Autre exemple, dans le hockey sur glace les entraîneurs se sont rendus compte, de manière empirique, que les joueurs ayant, dans leur vie extra sportive, des activités ou des métiers physiques, avec une plus grande variété de mouvements et d’efforts (bûcherons, fermiers…) avaient une plus grande résistance aux chocs dans le jeu. En fait, cela a un rapport avec le tissu myo-fascial. Il s’agit d’une gaine qui ne s’arrête pas à l’insertion du muscle ou du tendon. Elle couvre toute une chaîne de plusieurs muscles. D’où l’intérêt de sa stimulation avec intégration des chaînes de mouvements de la tête au pieds.

Tout dépend du profil des sportif·ve·s et du temps dont ils·elles disposent. Pour un temps d’entraînement limité, le travail en intégration me semble plus intéressant associé au travail en force. Dans ce contexte, nous pouvons nous passer des machines. Puis, il y a l’adaptation des outils et des machines. Les judokas vont tirer sur une machine en s’agrippant à un kimono accroché à la machine en lieu et place de la barre et de ses poignées. L’idée étant d’articuler le travail de musculation avec des prises spécifiques au judo.

Comment tout cela pourrait influencer l’enseignement de la musculation dans le cadre de l’école ?

La première caractéristique de l’école est d’y avoir un grand nombre de sujets pour un seul enseignant. Et donc la question de la gestion d’une importante hétérogénéité. De manière générale, je pense que les séances devraient être raccourcies. Elles sont souvent trop longues, trop répétitives. Le nombre de séries devrait être réduit. Les séries répétitives sont un bon moyen pour progresser au niveau de la compréhension du mouvement et de l’apprentissage technique. Par contre, sur une séquence d’une heure trente, il est possible de varier davantage les exercices. Cela évite l’ennui mental mais aussi l’ennui musculaire, si j’ose dire. Varier les exercices une fois qu’ils sont installés permet de meilleurs gains musculaires. Il s’agit de varier la stimulation différente des mêmes groupes musculaires. Les aspects motivationnels sont ici liés aux gains physiques.

Quel échauffement et quel type de souplesse en musculation ?

Je préconise des échauffements à partir de 5’ allant jusqu’à 15’ selon l’activité pour ne pas engendrer de problèmes cardiaques (5’ a minima) et favoriser la performance (vers les 15’ si c’est le but de l’exercice).
S’il y a des aspects techniques ou psychologiques liés à la performance, alors on prend souvent une heure (avec différents étapes et récupérations) pour se préparer à un 1er combat de Judo dans un championnat important par exemple.
Si nous travaillons sur les charges maximales (compétition d’haltéro) et les répétitions avec l’épuisement musculaire (compétition de Crossfit) cela dépend de la complexité du mouvement pour les raisons techniques cités ci-dessus.

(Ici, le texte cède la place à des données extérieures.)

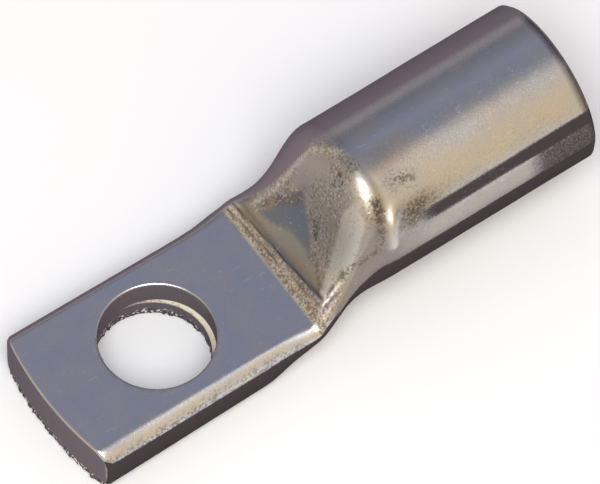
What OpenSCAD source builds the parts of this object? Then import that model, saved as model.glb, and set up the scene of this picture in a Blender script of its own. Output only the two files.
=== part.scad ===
// Tubular cable lug: one length of copper tube, tin plated. One end stays round and takes
// the stripped conductor. The other end is pressed flat into a two-layer palm and punched
// for a stud. The die leaves a line across the palm where the tube begins to rise again.
//
// Millimetres, +Z up. The origin is the centre of the stud hole on the palm's underside,
// which is the contact face. +X runs along the barrel towards its open mouth.

/* [Palm] */
// Width of the flattened palm, over the tube wall's folds along its two sides
palm_w = 16.4; // [14:0.1:18]
// Thickness of the palm, which is two layers of tube wall pressed together
palm_t = 5.2; // [4:0.1:6]
// Distance from the stud hole's centre to the middle of the rounded tip
hole_to_tip = 11.7; // [9:0.1:16]
// Distance from the stud hole's centre to the die line, where the tube starts to rise
hole_to_die_line = 11.8; // [9:0.1:16]
// How far each fold's upper curve reaches in over the palm
fold_in_top = 1.4; // [0.5:0.05:2.5]
// How far each fold's lower curve reaches in under the palm
fold_in_low = 1.2; // [0.5:0.05:2.5]
// Height above the underside at which the folds are widest
fold_z = 2.9; // [1.5:0.1:3.5]
// How much each side of the palm draws in from the tip to the die line
palm_draw_in = 0.35; // [0:0.05:0.5]
// How far the tip's middle stands out past its corners
tip_bow = 1.0; // [0.3:0.1:2]
// Rounding of the tip's two corners, seen from above
tip_corner_r = 1.2; // [0.6:0.1:2]
// Rolled edge round the sheared tip, top and bottom
tip_edge_r = 0.35; // [0.1:0.05:0.5]

/* [Stud hole] */
// Diameter of the stud or bolt that fastens the lug
stud_d = 10; // [6:0.5:10.5]
// Clearance between the stud and the hole, on each side
stud_clearance = 0.25; // [0.1:0.05:0.5]
// Rolled edge that the punch leaves round the hole, on the top and the underside
punch_edge_r = 0.25; // [0.05:0.05:0.4]
// Rolled edge of the lower layer where the two layers meet inside the hole
seam_edge_r = 0.5; // [0.1:0.05:0.8]

/* [Barrel] */
// Outer diameter of the round barrel
barrel_d = 15.5; // [14:0.1:18]
// Diameter of the stripped conductor that the barrel takes
conductor_d = 11; // [8:0.1:11.6]
// Clearance between the conductor and the bore, on each side
conductor_clearance = 0.25; // [0.1:0.05:0.5]
// Length of the straight round barrel, from the shoulder to the mouth
barrel_len = 21.1; // [12:0.1:40]
// Height of the barrel's lowest line above the palm's underside
barrel_lift = 1.0; // [0:0.1:2]
// Chamfer on the outer edge of the mouth
mouth_chamfer = 0.3; // [0.1:0.05:0.6]
// Chamfer that leads the conductor's strands into the bore
bore_lead_in = 0.4; // [0.1:0.05:0.8]

/* [Transition] */
// Length of the pressed slope, from the die line to the shoulder
slope_len = 9.1; // [7:0.1:14]
// How far the hollow foot of the slope reaches along the lug
foot_reach = 5.5; // [3:0.1:6.5]
// How far the bend over the shoulder reaches along the lug
shoulder_reach = 3.8; // [1.5:0.1:5]
// Height of the ramp that the die's edge leaves across the palm
die_step = 1.1; // [0:0.1:1.6]
// Length of that ramp
die_ramp = 1.5; // [0.5:0.1:2.5]
// Depth that the middle of the slope dips between its two folds
slope_dip = 0.4; // [0:0.05:0.6]
// How far each side bulges where the die squeezes the metal out
die_bulge = 0.15; // [0:0.05:0.6]
// Length of palm over which that bulge swells
bulge_lead = 3; // [1:0.1:4]
// How far below the palm's top the tube is widest at the die line
neck_drop = 0.7; // [0.3:0.1:2]
// How far each side draws in at the neck, halfway up the slope
neck_waist = 0.7; // [0:0.05:1]
// Length over which the rounded belly flattens into the palm's underside
belly_len = 7.6; // [6:0.1:12]
// Distance from the die line to the place where the belly is fully round
belly_past_die = 2.4; // [1:0.1:5]

/* [Hidden] */

barrel_r = barrel_d / 2;
axis_z = barrel_lift + barrel_r;
barrel_top = axis_z + barrel_r;
shoulder_x = hole_to_die_line + slope_len;
stud_hole_r = stud_d / 2 + stud_clearance;
bore_r = conductor_d / 2 + conductor_clearance;
wall = barrel_r - bore_r;
seam_z = palm_t / 2;
belly_end = hole_to_die_line + belly_past_die;
belly_start = belly_end - belly_len;

// Points round each corner of a ring, and across its flat top and its flat bottom
corner_steps = 14;
flat_steps = 8;
// Half the angle that the flat's points span once the ring is round, and half the side's
flat_angle = 9;
side_angle = 3;
// Rings along the palm before the die line, and up the slope
palm_rings = 12;
slope_rings = 28;
// Rings inside the slope, and points round each of them
bore_rings = 12;
bore_steps = 48;
// At the shoulder the rings stand this far outside the barrel and its bore, and they end this far
// inside both, so that their surfaces cross at a clear angle and never lie in one place.
stand_out = 0.03;
tuck_in = 0.15;
// Gap left between the two layers at the bottom of the seam's groove
seam_gap = 0.06;
// How far a cutting shape reaches past what it cuts
past = 1;
// How far a tip corner stands out past the tip's arc, so that the two curves cross
poke = 0.005;
round_fn = 96;

function mix(a, b, t) = a + (b - a) * t;
function ease(t) = let (c = min(1, max(0, t))) c * c * (3 - 2 * c);
// A curve that leaves 0 flat, arrives at length flat and is steep between the two reaches.
// Its rise is ease(t), so this gives the distance along.
function sweep(t, reach_in, reach_out, length) =
    3 * (1 - t) * (1 - t) * t * reach_in + 3 * (1 - t) * t * t * (length - reach_out) + t * t * t * length;

// One ring across the tube at x. rise is 0 on the palm and 1 at the top of the barrel.
// Four elliptical corners stand round a flat top and a flat bottom, which narrow to
// nothing at the barrel, so every ring has the same number of points.
function ring(x, rise, shrink = 0) =
    let (
        share = min(1, max(0, (x - hole_to_die_line) / slope_len)),
        belly = ease((x - belly_start) / belly_len),
        bulge = die_bulge * ease((x - hole_to_die_line + bulge_lead) / bulge_lead) * (1 - ease(2 * share)),
        palm_share = min(1, max(0, (x + hole_to_tip) / (hole_to_tip + hole_to_die_line))),
        palm_half = palm_w / 2 - palm_draw_in * palm_share,
        half = mix(palm_half, barrel_r, share) + bulge - neck_waist * pow(sin(180 * share), 2),
        top = mix(palm_t + die_step * ease((x - hole_to_die_line) / die_ramp), barrel_top, rise),
        low = mix(0, barrel_lift, belly),
        flat_top = (half - fold_in_top) * (1 - pow(share, 1.6)),
        flat_low = (half - fold_in_low) * (1 - belly),
        // Height at which the ring is widest, where its upper and lower corners meet
        turn = mix(fold_z, mix(palm_t - neck_drop, axis_z, ease(share)), belly),
        dip = slope_dip * sin(180 * share),
        points = concat(
            corner(flat_top, turn, half, top, side_angle, 90 - flat_angle),
            flat(flat_top, turn, half, top, dip, 1),
            corner(-flat_top, turn, -half, top, 90 - flat_angle, side_angle),
            corner(-flat_low, turn, -half, low, side_angle, 90 - flat_angle),
            flat(flat_low, turn, half, low, 0, -1),
            corner(flat_low, turn, half, low, 90 - flat_angle, side_angle)
        ),
        keep = 1 - shrink / barrel_r
    )
    [for (p = points) [x, p.x * keep, axis_z + (p.y - axis_z) * keep]];

// A quarter ellipse from the side at half to the flat at edge_z, between two angles
function corner(centre_y, centre_z, half, edge_z, from, to) = [
    for (i = [0:corner_steps])
        let (a = mix(from, to, i / corner_steps))
        [centre_y + (half - centre_y) * cos(a), centre_z + (edge_z - centre_z) * sin(a)]
];

// The points between two corners, from one side to the other, with a dip in the middle
function flat(centre_y, centre_z, half, edge_z, dip, from_side) =
    let (reach = centre_y + (half - centre_y) * sin(flat_angle))
    [for (i = [1:flat_steps - 1])
        let (
            y = from_side * mix(reach, -reach, i / flat_steps),
            out = max(0, abs(y) - centre_y) / (half - centre_y)
        )
        [y, centre_z + (edge_z - centre_z) * sqrt(1 - out * out) - dip * pow(cos(90 * y / reach), 2)]];

// Solid skin over a list of rings, closed by a flat cap at each end
module skin(rings) {
    n = len(rings[0]);
    m = len(rings);
    sides = [
        for (j = [0:m - 2], i = [0:n - 1])
            let (a = j * n + i, b = j * n + (i + 1) % n)
            for (f = [[a, a + n, b], [b, a + n, b + n]]) f
    ];
    first_cap = [for (i = [0:n - 1]) i];
    last_cap = [for (i = [n - 1:-1:0]) (m - 1) * n + i];
    polyhedron(points = [for (r = rings) each r], faces = concat([first_cap], sides, [last_cap]));
}

// Palm and slope, before the tip is sheared and the holes are made
module pressed_tube() {
    skin(concat(
        [ring(-hole_to_tip - past, 0)],
        [for (i = [0:palm_rings - 1]) ring(mix(belly_start, hole_to_die_line, i / palm_rings), 0)],
        [for (i = [0:slope_rings])
            let (t = pow(i / slope_rings, 1.3))
            ring(hole_to_die_line + sweep(t, foot_reach, shoulder_reach, slope_len), ease(t), -stand_out * t)],
        [ring(shoulder_x + past, 1, tuck_in)]
    ));
}

// A solid of revolution about the barrel's axis, starting at x
module along_barrel(x) {
    translate([x, 0, axis_z]) rotate([0, 90, 0]) rotate_extrude($fn = round_fn) children();
}

module round_barrel() {
    along_barrel(shoulder_x) polygon([
        [0, 0],
        [barrel_r, 0],
        [barrel_r, barrel_len - mouth_chamfer],
        [barrel_r - mouth_chamfer, barrel_len],
        [0, barrel_len]
    ]);
}

// Straight bore for the conductor, with a lead-in at the mouth
module conductor_bore() {
    along_barrel(shoulder_x) polygon([
        [0, 0],
        [bore_r, 0],
        [bore_r, barrel_len - bore_lead_in],
        [bore_r + bore_lead_in + past, barrel_len + past],
        [0, barrel_len + past]
    ]);
}

// Inside of the slope, where the bore flattens down to the seam between the two layers
module pinched_bore() {
    first_x = hole_to_die_line + wall / 2;
    length = shoulder_x - first_x;
    slit = wall / 8;
    slit_w = palm_w - wall * 2.4;
    skin(concat(
        [for (i = [0:bore_rings])
            let (t = i / bore_rings)
            oval(
                first_x + sweep(t, foot_reach, shoulder_reach - wall, length),
                mix(slit_w / 2, bore_r + stand_out, ease(t)),
                mix(slit, bore_r + stand_out, ease(t)),
                mix(seam_z, axis_z, ease(t))
            )],
        [oval(shoulder_x + past, bore_r - tuck_in, bore_r - tuck_in, axis_z)]
    ));
}

// An upright ellipse of points across the lug at x
function oval(x, half_w, half_h, z) = [
    for (i = [0:bore_steps - 1])
        let (a = 360 * i / bore_steps)
        [x, half_w * cos(a), z + half_h * sin(a)]
];

// The punched hole: straight through, with a rolled edge at each face and at the seam
module stud_hole() {
    rotate_extrude($fn = round_fn) {
        translate([0, -past]) square([stud_hole_r, palm_t + 2 * past]);
        rolled_edge(stud_hole_r, palm_t, punch_edge_r, past);
        mirror([0, 1]) rolled_edge(stud_hole_r, 0, punch_edge_r, past);
        rolled_edge(stud_hole_r, seam_z, seam_edge_r, seam_gap);
    }
}

// What a rolled edge of radius r leaves open beside a wall at x, up to gap above its face at z
module rolled_edge(x, z, r, gap) {
    difference() {
        translate([x - r, z - r]) square([2 * r, r + gap]);
        translate([x + r, z - r]) circle(r = r, $fn = round_fn);
    }
}

// What lies outside a disc with rolled top and bottom edges, out to a distance of reach
module outside_disc(r, reach) {
    rotate_extrude($fn = round_fn * 2) difference() {
        translate([r - tip_edge_r, -past]) square([reach, palm_t + 2 * past]);
        translate([r - 2 * tip_edge_r, tip_edge_r]) square([2 * tip_edge_r, palm_t - 2 * tip_edge_r]);
        for (z = [tip_edge_r, palm_t - tip_edge_r])
            translate([r - tip_edge_r, z]) circle(r = tip_edge_r, $fn = round_fn);
    }
}

// The sheared tip: a shallow arc that meets the long sides in two round corners
module sheared_tip() {
    half = palm_w / 2;
    arc_r = (half * half + tip_bow * tip_bow) / (2 * tip_bow);
    arc_x = arc_r - hole_to_tip;
    corner_y = half - tip_corner_r;
    corner_x = arc_x - sqrt(pow(arc_r - tip_corner_r + poke, 2) - corner_y * corner_y);
    // From the arc's centre, the ray through a corner's centre passes where the two curves meet.
    ray = [corner_x - arc_x, corner_y] / corner_y;
    intersection() {
        translate([arc_x, 0, 0]) outside_disc(arc_r, 3 * past);
        translate([-hole_to_tip - 2 * past, -palm_w, -past])
            cube([corner_x + hole_to_tip + 2 * past, 2 * palm_w, palm_t + 2 * past]);
    }
    for (side = [0, 1]) mirror([0, side]) intersection() {
        translate([corner_x, corner_y, 0]) outside_disc(tip_corner_r, 2 * past);
        translate([corner_x, corner_y, -past]) linear_extrude(palm_t + 2 * past)
            polygon([[0, 0], ray * 2 * past, [-3 * past, 3 * past], [0, 3 * past]]);
    }
}

module lug() {
    color([0.62, 0.6, 0.57])
        difference() {
            union() {
                pressed_tube();
                round_barrel();
            }
            conductor_bore();
            pinched_bore();
            stud_hole();
            sheared_tip();
        }
}

lug();
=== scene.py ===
# %% [markdown]
# # A tinned cable lug
#
# The lug starts as a length of copper tube. A press squeezes one end flat into a palm, a punch
# makes the hole for the stud, a shear trims the tip, and a bath gives the whole a thin coat of
# tin. This lesson makes it in the same order: a tube, the press, the bore, the punch, and last
# the tin with its grain and scratches, and the shade and reflections painted on it.
#
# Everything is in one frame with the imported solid: metres, +X along the barrel towards its
# mouth, +Z up. The origin is the centre of the stud hole on the palm's underside.

# %% The tools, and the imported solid
import math

import bmesh
import bpy
import numpy as np
from mathutils import Matrix, Vector, noise


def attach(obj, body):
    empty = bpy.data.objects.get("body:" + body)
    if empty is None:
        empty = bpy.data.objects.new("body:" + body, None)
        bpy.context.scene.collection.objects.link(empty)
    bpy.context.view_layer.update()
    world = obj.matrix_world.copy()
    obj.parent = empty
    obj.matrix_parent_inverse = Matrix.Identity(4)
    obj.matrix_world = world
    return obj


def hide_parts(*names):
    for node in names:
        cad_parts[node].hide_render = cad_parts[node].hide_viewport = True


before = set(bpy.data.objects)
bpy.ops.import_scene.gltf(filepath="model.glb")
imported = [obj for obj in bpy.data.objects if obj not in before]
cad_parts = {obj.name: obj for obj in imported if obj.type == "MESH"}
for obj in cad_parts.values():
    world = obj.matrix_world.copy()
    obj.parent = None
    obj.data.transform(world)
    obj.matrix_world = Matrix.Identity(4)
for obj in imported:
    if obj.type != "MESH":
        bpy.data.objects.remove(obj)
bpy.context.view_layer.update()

# %% [markdown]
# ## The camera
#
# The lug is seen from above its tip and to the left, with a very long lens, so that parallel
# edges stay parallel. The camera comes first, because every later choice is judged through it.

# %% The camera
MM = 0.001
LENS = 1000  # millimetres of focal length
SENSOR = 36  # millimetres across the picture
VIEW_WIDTH = 52.6 * MM  # what the picture takes in, side to side
TOWARDS_CAMERA = Vector((-0.293, -0.416, 0.861)).normalized()
LOOK_AT = Vector((13.49, -2.68, 12.05)) * MM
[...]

Pour ce qui est de la souplesse, je pense qu’une activité comme le yoga est extrêmement utile en complément d’un bon travail de musculation. Une très bonne souplesse plus une respiration très bien placée, permettent de ne pas travailler avec un frein à main. Les travaux sur les étirements étant contradictoires, je pense que travailler les muscles antagonistes peut permettre une très bonne souplesse lors des mouvements afin d’optimiser le travail technique.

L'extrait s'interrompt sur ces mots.